Specify fire protection by contents. Unverified claims like thirty minutes at a quoted temperature are weak evidence. Look for an independent label that states the test class and time rating.
Plan anchoring before you buy. Police guidance recommends fixing a cabinet to at least two rigid surfaces with suitable fasteners and washers so it cannot be pulled free. Check for pre-drilled holes, door swing clearance, and enough structure behind the wall or floor for the fixings you plan to use.
Once those specs are set, compare actual interior dimensions, lock options, fire labels, shelf space, and bolt-down points carefully, and check how your longest firearms with scopes will fit before you decide. When you are ready to compare the field side by side and narrow down the practical options first, shop gun safe in NZ at Shooters World Gore.
Placement and Installation
Good placement hides the safe, limits moisture, and makes strong anchoring easier.
Houses. Concealed, dry locations on a concrete slab or against framing work best.
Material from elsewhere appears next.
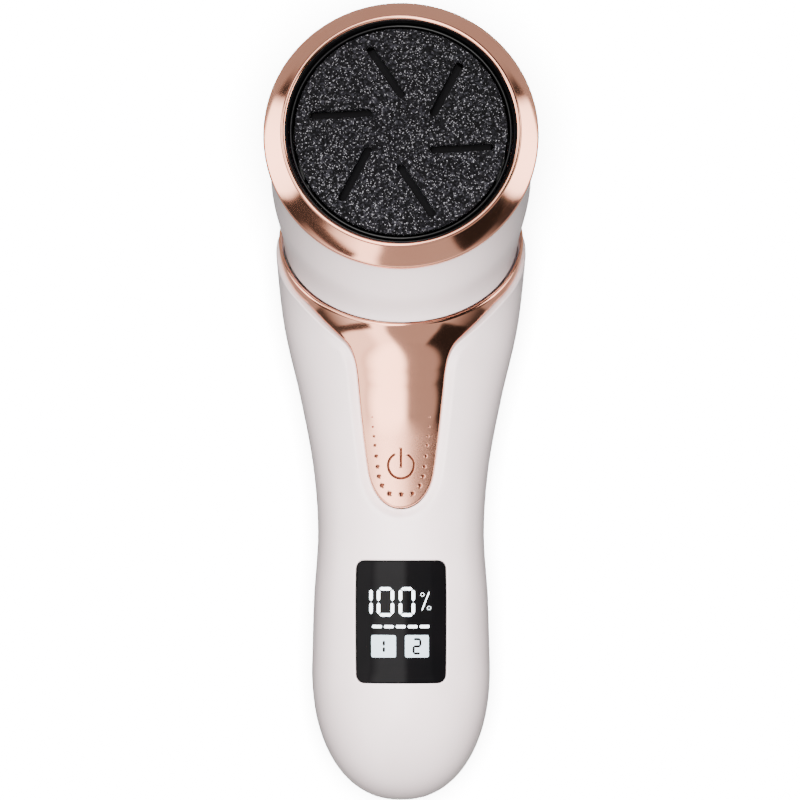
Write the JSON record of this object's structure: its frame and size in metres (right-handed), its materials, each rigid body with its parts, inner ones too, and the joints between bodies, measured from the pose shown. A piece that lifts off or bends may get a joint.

Wardrobes and under-stair spaces are common choices. Avoid visible garage walls unless the safe is screened and the structure supports proper fixing.
Apartments and Rentals. Compact RSC units are easier to place, but you still need landlord approval before drilling. Set the safe over solid structure and add moisture control if airflow is poor.
Rural Outbuildings. Increase steel thickness and anchoring. A shipping container can serve as recognised secure storage if it is properly locked, and ammunition inside it still needs its own locked container with a separate key.
Vehicles. If a firearm must stay in a vehicle for a short time, lock it in a secured container fixed to the chassis and keep it out of sight.
Compliance Checklist for Police Inspection
A clean, documented setup makes inspection faster and leaves less room for doubt.
- Firearms locked and out of sight.
- Ammunition locked separately with a different key or code.
- Safe or cabinet of stout construction.
- Endorsed items in a steel safe fixed to the building.
- Safe fixed to two rigid surfaces with proper fasteners.
- Keys and combinations controlled separately.
Keep receipts, manuals, and photos of the fixings. Be ready to show separate ammunition storage and your backup entry method.
FAQ
These short answers cover the points Police are most likely to check.
Do I Legally Need a Gun Safe in New Zealand?
You must take reasonable steps to secure firearms. For endorsed items, a steel safe fixed to the building is required.
Can I Store Ammunition Inside the Same Safe?
Only if it is in a separate locked compartment with a different key or code. Loose ammunition in the main compartment is not enough.
What Size Safe Should I Buy?
Buy one size up. Real capacity drops fast once scopes, slings, and spare gear are inside.
Do I Need to Bolt the Safe Down?
Yes. Proper fixing to rigid structure is a basic part of compliance and a common inspection check.